(Data provided)
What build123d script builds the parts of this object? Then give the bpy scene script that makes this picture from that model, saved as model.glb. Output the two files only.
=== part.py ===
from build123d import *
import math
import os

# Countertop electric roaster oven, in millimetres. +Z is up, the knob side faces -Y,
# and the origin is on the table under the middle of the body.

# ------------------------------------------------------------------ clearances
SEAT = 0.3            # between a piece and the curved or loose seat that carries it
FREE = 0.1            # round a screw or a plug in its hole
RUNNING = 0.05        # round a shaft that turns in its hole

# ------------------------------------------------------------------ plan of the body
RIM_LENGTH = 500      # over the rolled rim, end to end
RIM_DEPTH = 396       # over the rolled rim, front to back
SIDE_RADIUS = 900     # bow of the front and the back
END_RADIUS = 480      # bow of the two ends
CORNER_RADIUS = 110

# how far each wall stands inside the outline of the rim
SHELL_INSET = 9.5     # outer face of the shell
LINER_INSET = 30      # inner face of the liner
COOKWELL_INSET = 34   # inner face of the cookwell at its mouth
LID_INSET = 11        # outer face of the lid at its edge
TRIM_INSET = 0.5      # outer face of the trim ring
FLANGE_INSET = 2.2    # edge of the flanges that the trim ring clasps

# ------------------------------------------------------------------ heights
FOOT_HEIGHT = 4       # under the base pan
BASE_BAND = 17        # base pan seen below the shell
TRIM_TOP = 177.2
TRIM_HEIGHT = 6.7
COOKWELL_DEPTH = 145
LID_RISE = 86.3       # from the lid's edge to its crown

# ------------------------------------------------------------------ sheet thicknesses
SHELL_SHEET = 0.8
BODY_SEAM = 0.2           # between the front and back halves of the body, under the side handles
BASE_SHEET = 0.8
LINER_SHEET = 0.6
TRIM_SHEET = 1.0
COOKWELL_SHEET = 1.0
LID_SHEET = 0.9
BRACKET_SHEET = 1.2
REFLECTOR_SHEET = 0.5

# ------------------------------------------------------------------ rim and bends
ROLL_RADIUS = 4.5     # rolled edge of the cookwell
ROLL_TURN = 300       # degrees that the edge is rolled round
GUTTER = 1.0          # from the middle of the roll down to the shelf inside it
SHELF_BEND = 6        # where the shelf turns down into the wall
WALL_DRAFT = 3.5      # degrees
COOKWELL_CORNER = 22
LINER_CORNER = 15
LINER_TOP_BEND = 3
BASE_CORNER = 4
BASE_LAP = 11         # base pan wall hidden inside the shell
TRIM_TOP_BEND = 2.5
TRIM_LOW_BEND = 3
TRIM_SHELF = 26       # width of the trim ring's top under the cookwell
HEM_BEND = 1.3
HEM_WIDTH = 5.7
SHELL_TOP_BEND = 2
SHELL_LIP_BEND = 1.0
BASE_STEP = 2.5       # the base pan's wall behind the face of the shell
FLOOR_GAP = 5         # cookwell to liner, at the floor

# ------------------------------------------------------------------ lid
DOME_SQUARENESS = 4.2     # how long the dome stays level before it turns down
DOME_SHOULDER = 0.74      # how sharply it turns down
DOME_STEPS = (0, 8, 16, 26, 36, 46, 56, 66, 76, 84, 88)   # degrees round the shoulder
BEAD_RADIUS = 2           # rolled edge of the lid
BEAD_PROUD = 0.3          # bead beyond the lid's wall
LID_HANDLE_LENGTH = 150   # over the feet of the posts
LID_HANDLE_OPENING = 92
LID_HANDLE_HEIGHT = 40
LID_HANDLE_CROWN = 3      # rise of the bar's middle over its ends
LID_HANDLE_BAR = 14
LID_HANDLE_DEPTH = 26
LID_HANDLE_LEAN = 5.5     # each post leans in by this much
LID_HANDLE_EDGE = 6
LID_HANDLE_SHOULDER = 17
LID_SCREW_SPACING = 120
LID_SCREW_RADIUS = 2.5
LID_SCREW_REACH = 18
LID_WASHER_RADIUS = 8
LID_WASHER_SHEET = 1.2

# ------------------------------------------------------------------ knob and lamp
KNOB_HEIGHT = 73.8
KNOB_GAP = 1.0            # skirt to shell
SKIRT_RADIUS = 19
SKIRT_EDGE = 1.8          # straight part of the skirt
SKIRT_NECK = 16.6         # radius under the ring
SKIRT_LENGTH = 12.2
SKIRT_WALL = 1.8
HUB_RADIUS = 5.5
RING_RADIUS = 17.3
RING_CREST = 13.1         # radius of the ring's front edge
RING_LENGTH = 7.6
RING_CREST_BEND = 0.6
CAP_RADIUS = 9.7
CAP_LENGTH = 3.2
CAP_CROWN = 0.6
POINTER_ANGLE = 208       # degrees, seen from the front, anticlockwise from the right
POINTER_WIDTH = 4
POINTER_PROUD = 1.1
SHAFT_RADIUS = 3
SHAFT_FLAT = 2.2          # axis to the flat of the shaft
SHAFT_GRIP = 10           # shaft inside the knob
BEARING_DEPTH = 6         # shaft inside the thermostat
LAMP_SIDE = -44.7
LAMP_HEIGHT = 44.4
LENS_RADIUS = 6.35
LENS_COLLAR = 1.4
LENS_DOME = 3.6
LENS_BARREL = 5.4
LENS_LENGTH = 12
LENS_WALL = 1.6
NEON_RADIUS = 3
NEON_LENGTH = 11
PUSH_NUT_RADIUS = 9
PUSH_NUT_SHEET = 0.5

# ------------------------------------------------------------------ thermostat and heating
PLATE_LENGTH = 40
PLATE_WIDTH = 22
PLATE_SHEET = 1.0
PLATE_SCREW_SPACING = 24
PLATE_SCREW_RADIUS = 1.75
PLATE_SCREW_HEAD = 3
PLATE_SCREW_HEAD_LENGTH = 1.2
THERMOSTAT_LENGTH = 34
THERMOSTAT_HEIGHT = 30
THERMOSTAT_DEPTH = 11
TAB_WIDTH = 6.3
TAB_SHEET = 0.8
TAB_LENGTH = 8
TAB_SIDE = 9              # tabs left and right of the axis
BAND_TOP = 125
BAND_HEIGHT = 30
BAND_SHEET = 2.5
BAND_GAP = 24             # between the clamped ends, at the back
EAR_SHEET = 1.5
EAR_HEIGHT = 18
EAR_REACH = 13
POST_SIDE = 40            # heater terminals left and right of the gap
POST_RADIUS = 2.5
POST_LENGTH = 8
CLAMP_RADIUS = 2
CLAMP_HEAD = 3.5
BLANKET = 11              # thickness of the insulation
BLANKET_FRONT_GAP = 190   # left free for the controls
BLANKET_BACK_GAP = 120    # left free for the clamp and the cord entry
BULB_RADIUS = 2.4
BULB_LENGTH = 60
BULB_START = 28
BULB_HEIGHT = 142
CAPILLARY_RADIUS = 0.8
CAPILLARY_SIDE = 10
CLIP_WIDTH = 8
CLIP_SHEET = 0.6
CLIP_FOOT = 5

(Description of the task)
Word for word, reproduce the listing above from its start up to and including the line that has "# and the origin". Give only those lines.

(Expected output)
What build123d script builds the parts of this object? Then give the bpy scene script that makes this picture from that model, saved as model.glb. Output the two files only.
=== part.py ===
from build123d import *
import math
import os

# Countertop electric roaster oven, in millimetres. +Z is up, the knob side faces -Y,
# and the origin is on the table under the middle of the body.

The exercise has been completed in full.